Saved data entries
------------------------------------
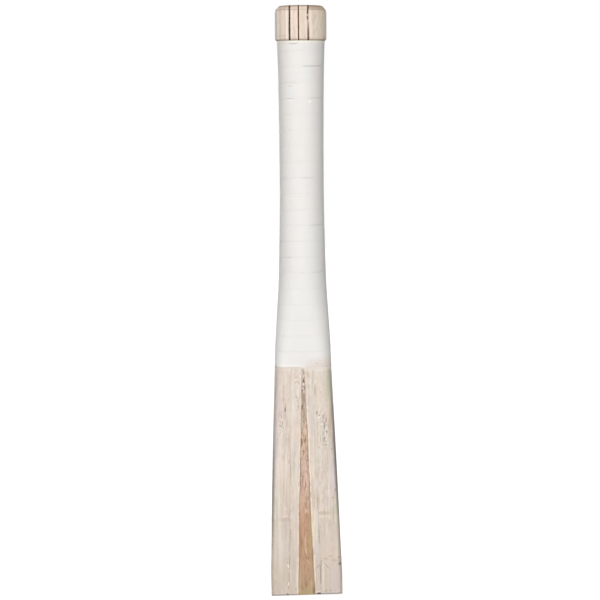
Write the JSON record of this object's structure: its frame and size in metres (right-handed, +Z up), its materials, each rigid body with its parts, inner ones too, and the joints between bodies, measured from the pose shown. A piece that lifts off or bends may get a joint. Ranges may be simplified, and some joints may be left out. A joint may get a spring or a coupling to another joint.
{
  "type": "cricket bat handle blank",
  "caption": "Laminated cane handle blank for a tennis ball cricket bat: turned knob, tape-bound round grip, rubber spring strips and a wedge in its flared splice block.",
  "frame": {"origin": "centre of the flat base end of the splice block", "axes": "+Z up along the grip to the knob, -Y out of the front face, +X to the right seen from the front"},
  "size_m": [0.0558, 0.0398, 0.4572],
  "materials": {
    "cane": "bare, sanded",
    "spring_rubber": "matt, sanded flush",
    "wedge_hardwood": "bare, sanded",
    "binding_cotton": "set in white glue"
  },
  "bodies": {
    "root": {"cane_left_outer_front": "cane", "cane_left_outer_middle": "cane", "cane_left_outer_back": "cane", "cane_left_inner_front": "cane", "cane_left_inner_middle": "cane", "cane_left_inner_back": "cane", "cane_right_inner_front": "cane", "cane_right_inner_middle": "cane", "cane_right_inner_back": "cane", "cane_right_outer_front": "cane", "cane_right_outer_middle": "cane", "cane_right_outer_back": "cane", "spring_strip_left": "spring_rubber", "spring_strip_middle": "spring_rubber", "spring_strip_right": "spring_rubber", "splice_wedge": "wedge_hardwood", "binding_tape": "binding_cotton"}
  },
  "joints": []
}
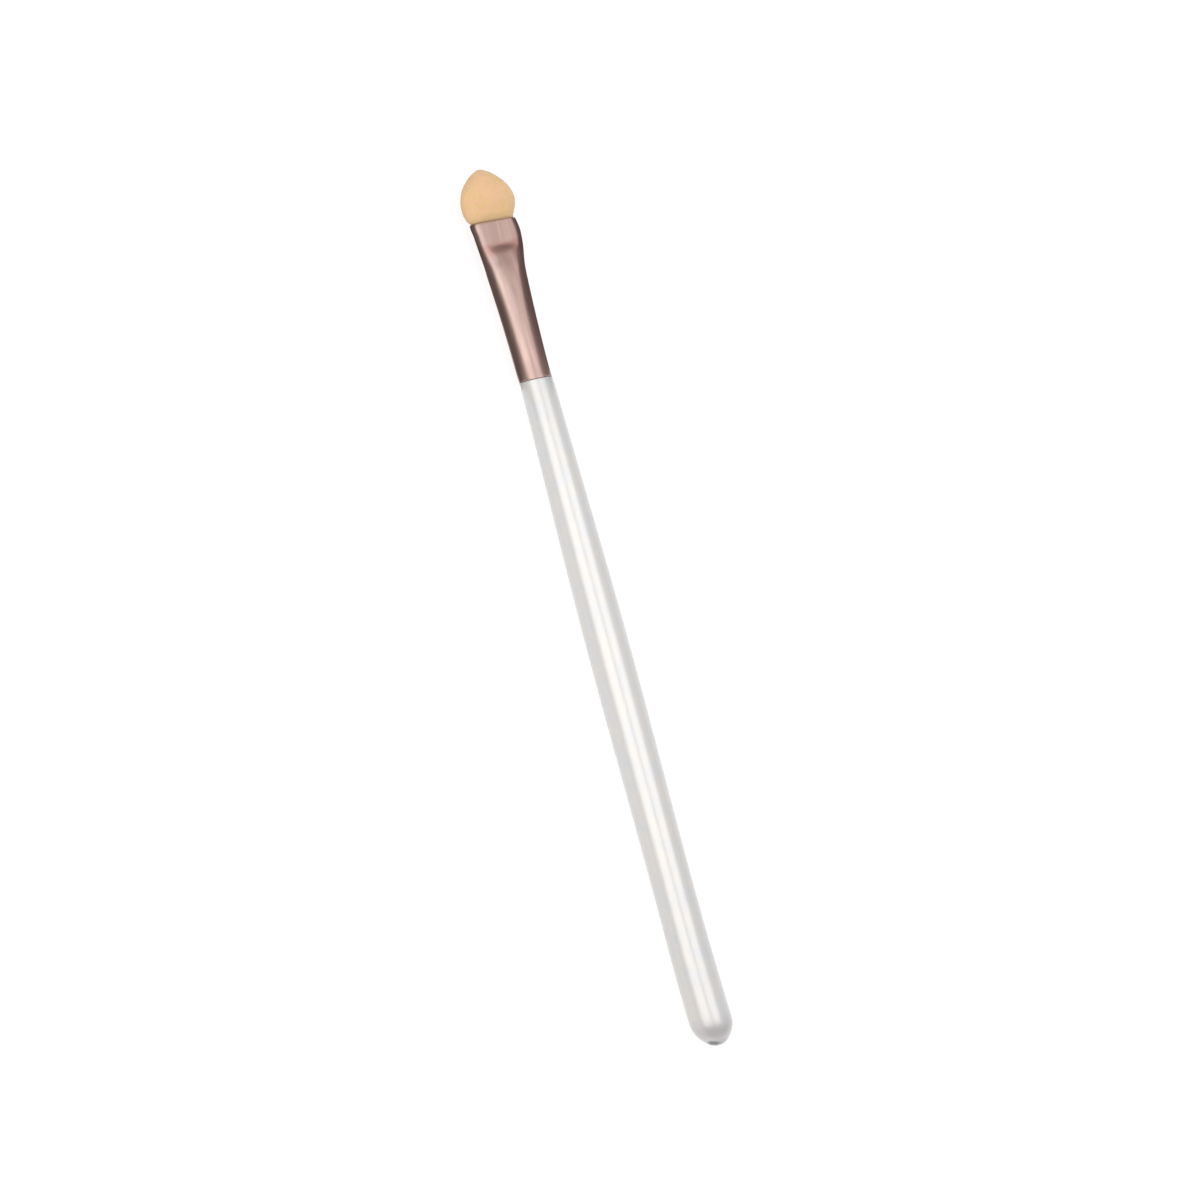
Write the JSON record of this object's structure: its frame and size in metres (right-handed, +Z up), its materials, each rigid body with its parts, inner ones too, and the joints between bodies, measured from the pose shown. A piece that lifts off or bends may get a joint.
------------------------------------
Return all of the entries exactly as they were supplied.

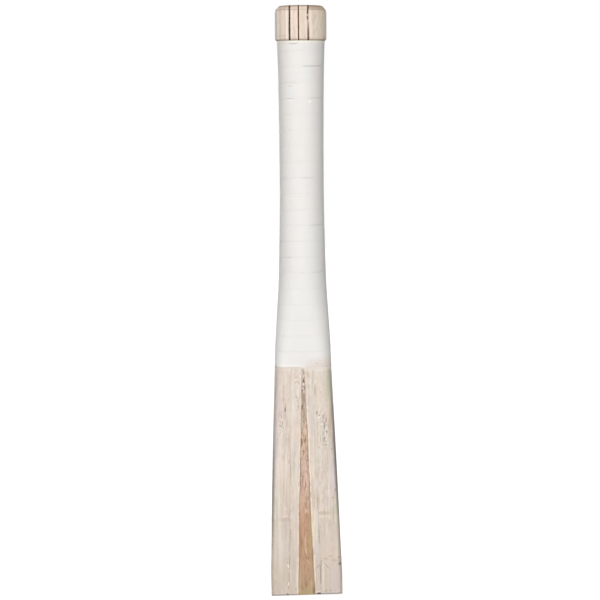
Write the JSON record of this object's structure: its frame and size in metres (right-handed, +Z up), its materials, each rigid body with its parts, inner ones too, and the joints between bodies, measured from the pose shown. A piece that lifts off or bends may get a joint. Ranges may be simplified, and some joints may be left out. A joint may get a spring or a coupling to another joint.
{
  "type": "cricket bat handle blank",
  "caption": "Laminated cane handle blank for a tennis ball cricket bat: turned knob, tape-bound round grip, rubber spring strips and a wedge in its flared splice block.",
  "frame": {"origin": "centre of the flat base end of the splice block", "axes": "+Z up along the grip to the knob, -Y out of the front face, +X to the right seen from the front"},
  "size_m": [0.0558, 0.0398, 0.4572],
  "materials": {
    "cane": "bare, sanded",
    "spring_rubber": "matt, sanded flush",
    "wedge_hardwood": "bare, sanded",
    "binding_cotton": "set in white glue"
  },
  "bodies": {
    "root": {"cane_left_outer_front": "cane", "cane_left_outer_middle": "cane", "cane_left_outer_back": "cane", "cane_left_inner_front": "cane", "cane_left_inner_middle": "cane", "cane_left_inner_back": "cane", "cane_right_inner_front": "cane", "cane_right_inner_middle": "cane", "cane_right_inner_back": "cane", "cane_right_outer_front": "cane", "cane_right_outer_middle": "cane", "cane_right_outer_back": "cane", "spring_strip_left": "spring_rubber", "spring_strip_middle": "spring_rubber", "spring_strip_right": "spring_rubber", "splice_wedge": "wedge_hardwood", "binding_tape": "binding_cotton"}
  },
  "joints": []
}
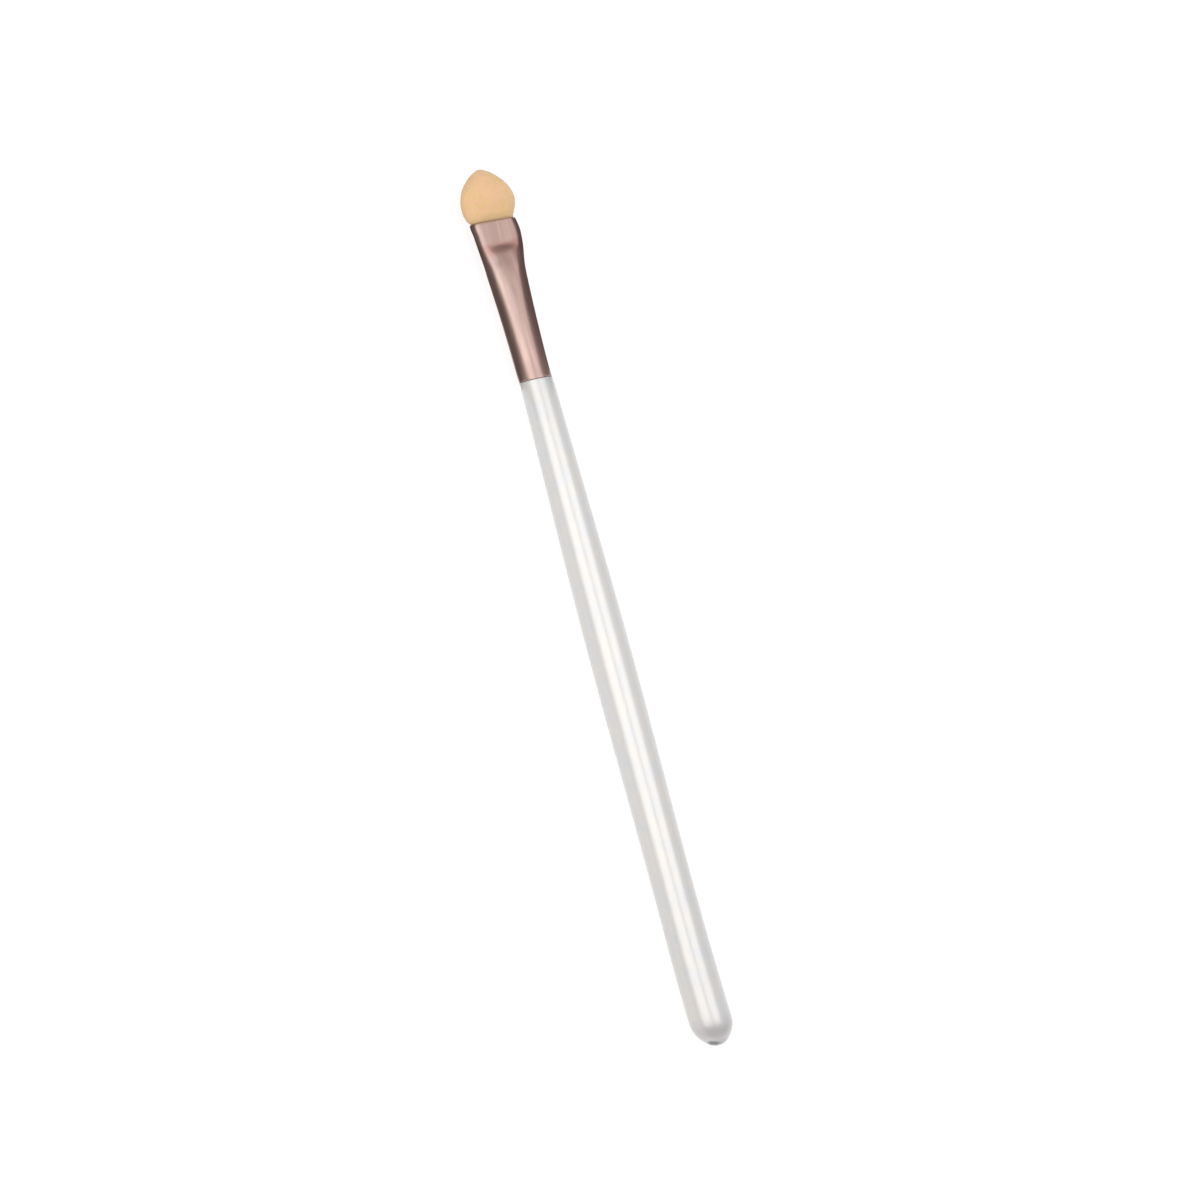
Write the JSON record of this object's structure: its frame and size in metres (right-handed, +Z up), its materials, each rigid body with its parts, inner ones too, and the joints between bodies, measured from the pose shown. A piece that lifts off or bends may get a joint.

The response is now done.